Oh my sweet sweet friend. If only my viritual hugs would do you good! I wished I lived closer so I could pamper you with my home made chicken soup, arrange a wild flower bouquet in your home, bake you my famouse apple cake and spoil you with goodies, tell you stories, share my pictures and talk for hours just so you could 'forget' a little about your sorrows and pains. I'm so here for you when you need a blast, or leat of steam. I'm also kinda worried now for my little man, he's called (as you might know) Mac and he has a sevire long condition too....brrrr I sure will have to look into this, you've opened new doors for me here (sorry it had to be you).

I wish you all the best and I'm sending you lot's of support, love and prayers. And don't you think about other people's grieve nor their pains. This is yours and you're intitle to 'have' it. Every body carries their own bag of lugage and it's hard on each and every one of us.

Do keep up your spirits as high as you possible can my friend, and when moments are down, just let them flow in, sit down and pamper your soul with grieve in any outcome that suits you. All tears will heal you and let the anger out.

I'm ALWAYS here for you my friend. Again as sayd if only I lived closer.......

Soft warm wonderful hugs from my heart to yours.
Dagmar

I need orange said...

Thinking about you!

Jenny Woolf said...

Jeanie, I am sad and angry to hear that you have this hanging over you. I know from having read so much of your blogging that you are strong and you will cope. Thinking about the prospect of something bad is always upsetting; so when life is whirling around you I hope you will be taking few moments out of your day to remember the things you love and that make you happy, just to remind you that there are always good things.
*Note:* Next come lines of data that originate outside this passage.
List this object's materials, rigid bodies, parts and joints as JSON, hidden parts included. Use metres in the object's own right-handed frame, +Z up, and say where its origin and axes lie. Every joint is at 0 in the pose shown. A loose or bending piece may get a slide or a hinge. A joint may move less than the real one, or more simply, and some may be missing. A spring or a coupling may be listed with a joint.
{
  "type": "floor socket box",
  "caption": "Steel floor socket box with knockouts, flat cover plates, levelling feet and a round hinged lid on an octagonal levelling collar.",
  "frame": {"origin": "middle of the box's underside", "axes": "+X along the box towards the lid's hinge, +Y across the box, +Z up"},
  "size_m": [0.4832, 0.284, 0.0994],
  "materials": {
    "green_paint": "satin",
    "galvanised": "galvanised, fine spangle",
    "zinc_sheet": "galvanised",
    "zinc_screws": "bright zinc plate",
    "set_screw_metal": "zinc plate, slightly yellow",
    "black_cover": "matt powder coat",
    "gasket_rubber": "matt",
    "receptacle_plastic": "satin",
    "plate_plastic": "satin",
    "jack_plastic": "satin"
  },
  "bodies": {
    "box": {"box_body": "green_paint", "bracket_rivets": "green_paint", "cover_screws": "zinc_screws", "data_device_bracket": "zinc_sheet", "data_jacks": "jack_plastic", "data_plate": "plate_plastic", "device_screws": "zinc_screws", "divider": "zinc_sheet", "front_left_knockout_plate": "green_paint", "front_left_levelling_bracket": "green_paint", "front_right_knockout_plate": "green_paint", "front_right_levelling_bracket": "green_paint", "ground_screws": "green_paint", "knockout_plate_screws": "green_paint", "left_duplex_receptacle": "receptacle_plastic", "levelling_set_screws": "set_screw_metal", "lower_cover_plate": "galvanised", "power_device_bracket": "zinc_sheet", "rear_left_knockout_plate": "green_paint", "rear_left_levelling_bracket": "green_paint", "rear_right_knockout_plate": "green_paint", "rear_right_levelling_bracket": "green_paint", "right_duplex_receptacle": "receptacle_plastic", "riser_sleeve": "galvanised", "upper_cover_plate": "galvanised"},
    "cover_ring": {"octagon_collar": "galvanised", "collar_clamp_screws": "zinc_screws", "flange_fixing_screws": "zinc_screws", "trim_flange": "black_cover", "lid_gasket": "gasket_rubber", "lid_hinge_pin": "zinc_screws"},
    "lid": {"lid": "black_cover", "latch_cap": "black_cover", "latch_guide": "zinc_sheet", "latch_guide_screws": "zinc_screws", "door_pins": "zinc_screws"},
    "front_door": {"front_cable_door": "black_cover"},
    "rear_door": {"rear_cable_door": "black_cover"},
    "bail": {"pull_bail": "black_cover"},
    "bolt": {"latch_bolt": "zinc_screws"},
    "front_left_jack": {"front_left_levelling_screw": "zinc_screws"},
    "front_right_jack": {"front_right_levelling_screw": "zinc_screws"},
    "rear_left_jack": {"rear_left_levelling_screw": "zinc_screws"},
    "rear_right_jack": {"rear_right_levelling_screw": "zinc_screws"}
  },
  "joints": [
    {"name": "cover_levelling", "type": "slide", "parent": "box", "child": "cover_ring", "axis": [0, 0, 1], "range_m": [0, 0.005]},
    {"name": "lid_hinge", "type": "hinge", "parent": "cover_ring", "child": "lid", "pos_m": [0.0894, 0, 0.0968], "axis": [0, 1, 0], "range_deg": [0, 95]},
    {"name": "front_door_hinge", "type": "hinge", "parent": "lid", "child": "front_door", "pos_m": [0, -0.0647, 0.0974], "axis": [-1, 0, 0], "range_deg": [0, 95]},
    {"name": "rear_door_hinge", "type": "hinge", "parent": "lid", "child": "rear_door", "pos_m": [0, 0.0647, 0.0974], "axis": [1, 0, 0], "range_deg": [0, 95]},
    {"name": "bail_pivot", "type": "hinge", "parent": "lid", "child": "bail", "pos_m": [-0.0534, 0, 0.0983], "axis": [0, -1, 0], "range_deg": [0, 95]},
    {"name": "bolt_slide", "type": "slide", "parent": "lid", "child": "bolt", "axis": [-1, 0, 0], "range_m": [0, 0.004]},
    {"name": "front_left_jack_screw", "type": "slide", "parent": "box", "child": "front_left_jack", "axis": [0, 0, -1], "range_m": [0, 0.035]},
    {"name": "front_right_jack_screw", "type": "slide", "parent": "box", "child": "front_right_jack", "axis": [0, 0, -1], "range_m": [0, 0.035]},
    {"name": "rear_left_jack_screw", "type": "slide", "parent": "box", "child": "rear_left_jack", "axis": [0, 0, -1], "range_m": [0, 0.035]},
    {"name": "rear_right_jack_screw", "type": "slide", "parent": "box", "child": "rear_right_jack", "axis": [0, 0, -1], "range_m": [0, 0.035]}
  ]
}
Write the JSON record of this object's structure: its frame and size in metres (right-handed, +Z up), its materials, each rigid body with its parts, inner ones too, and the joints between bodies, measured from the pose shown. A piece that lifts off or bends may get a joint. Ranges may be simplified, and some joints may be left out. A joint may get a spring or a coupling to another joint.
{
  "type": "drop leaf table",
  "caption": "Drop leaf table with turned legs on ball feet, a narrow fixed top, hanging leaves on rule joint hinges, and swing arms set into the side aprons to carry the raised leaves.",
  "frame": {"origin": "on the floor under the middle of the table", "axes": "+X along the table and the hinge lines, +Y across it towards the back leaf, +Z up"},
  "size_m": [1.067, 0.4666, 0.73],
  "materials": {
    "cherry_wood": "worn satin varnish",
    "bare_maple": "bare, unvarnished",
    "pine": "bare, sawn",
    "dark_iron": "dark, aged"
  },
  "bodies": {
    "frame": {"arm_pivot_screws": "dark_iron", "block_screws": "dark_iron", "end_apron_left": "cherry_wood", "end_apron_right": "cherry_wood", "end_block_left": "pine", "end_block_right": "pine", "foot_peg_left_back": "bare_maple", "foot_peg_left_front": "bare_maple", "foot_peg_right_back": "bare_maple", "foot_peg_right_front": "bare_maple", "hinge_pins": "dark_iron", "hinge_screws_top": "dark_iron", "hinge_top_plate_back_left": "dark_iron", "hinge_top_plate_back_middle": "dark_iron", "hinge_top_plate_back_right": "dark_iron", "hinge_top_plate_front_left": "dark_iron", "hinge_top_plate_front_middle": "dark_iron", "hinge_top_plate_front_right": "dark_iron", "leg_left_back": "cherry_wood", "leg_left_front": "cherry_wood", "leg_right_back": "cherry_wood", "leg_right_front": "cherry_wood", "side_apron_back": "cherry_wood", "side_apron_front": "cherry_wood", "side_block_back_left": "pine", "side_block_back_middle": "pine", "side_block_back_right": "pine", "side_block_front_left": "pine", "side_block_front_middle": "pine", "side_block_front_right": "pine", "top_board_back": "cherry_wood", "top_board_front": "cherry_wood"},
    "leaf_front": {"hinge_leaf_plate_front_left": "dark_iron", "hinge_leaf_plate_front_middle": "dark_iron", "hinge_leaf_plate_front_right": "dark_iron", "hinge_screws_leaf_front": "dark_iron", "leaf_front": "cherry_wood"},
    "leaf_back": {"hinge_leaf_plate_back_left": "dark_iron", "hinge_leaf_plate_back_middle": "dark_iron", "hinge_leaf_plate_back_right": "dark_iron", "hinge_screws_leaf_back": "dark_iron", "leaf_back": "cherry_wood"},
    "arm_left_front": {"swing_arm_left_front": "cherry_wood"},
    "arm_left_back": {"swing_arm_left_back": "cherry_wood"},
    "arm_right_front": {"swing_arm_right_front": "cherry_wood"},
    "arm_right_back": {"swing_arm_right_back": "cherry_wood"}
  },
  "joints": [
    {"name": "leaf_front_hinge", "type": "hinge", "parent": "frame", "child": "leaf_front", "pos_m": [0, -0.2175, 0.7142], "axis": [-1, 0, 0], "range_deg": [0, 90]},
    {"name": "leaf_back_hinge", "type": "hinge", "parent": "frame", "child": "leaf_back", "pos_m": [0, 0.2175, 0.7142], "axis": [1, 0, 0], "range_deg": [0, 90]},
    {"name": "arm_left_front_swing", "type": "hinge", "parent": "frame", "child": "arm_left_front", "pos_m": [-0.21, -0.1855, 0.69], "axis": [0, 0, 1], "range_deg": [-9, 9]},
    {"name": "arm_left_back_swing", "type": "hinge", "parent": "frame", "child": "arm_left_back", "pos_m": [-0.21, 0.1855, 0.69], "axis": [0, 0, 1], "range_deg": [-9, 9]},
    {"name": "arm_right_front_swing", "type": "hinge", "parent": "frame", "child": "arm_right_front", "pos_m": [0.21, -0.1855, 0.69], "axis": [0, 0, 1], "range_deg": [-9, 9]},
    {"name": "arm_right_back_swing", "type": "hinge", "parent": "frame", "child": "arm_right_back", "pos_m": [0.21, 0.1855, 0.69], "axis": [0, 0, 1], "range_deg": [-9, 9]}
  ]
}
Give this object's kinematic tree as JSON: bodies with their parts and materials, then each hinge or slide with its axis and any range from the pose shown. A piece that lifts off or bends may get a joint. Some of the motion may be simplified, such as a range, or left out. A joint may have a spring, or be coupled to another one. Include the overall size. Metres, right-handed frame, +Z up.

And I hope that continuing to communicate with us through your beautiful blog will be rewarding for you, too.

I'm thinking of you.

Barb said...

Oh, my goodness, Jeanie - how can you have Shingles along with the lung issue!! Do you have any accumulated sick leave so you could take some paid time off work? Would there be any option for early retirement? I just think the work stress isn't helping your health. But, I know your retirement is in sight. I thought of you so much at Zion and Bryce - so good to get into a high desert environment for a week. We returned home to Breckenridge last evening in snow! I both biked and hiked on our travels, but my aerobic capacity and strength are much less than before January. Little by little, I feel that I'll regain health. I hope it is the same for you, though I think you have a longer road to travel.

Naturegirl said...

Oh dearest Jeanie I came in and read this post a few times and had to step back and absorb it all!!
I know that you are experiencing a wide range of emotions.
Illness is a private territory but as you mention we are a close community of caring bloggers. When one hursts we all feel badly and want to do what we can .."The swords of battle are numerous" I can see from the numerous comments left that words..all words..have the ability to change our thought patterns and can open new pathways toward healing.
I so understand your feelings of overwheliming fear of the unknown as you well know I have walked the cancer journey twice.
What can I say, stay positive,may you find the courage to persevere on your journey to wellness.
Know that you are in my prayers dear one and I send you healing energy. love and light Anna xo

Anonymous said...

Supporting you, praying for you, continuing to encourage you and remind you that I am here in this land of blog for the things you speak of too. So sorry I had missed this. I've been through so many changes lately (reflected in all my blog changes) that some days I do not know my left from my right.
PLEASE keep us posted. As always, feel free to email WHENEVER you like, dear Jeanie.
HUGS,
Marcia

Oh, great natural mix for the lungs...even recommended for TB... beets, honey and ginger. Peel and slice the beets, cover with honey and ground fresh ginger. Let sit until it makes a watery liquid. Take spoonfuls throughout day. Of course, check meds and allergies.
xoxo's

Genie -- Paris and Beyond said...

I wish that I was close enough to give you a hug or two and to be a comfort. Bless you, my friend.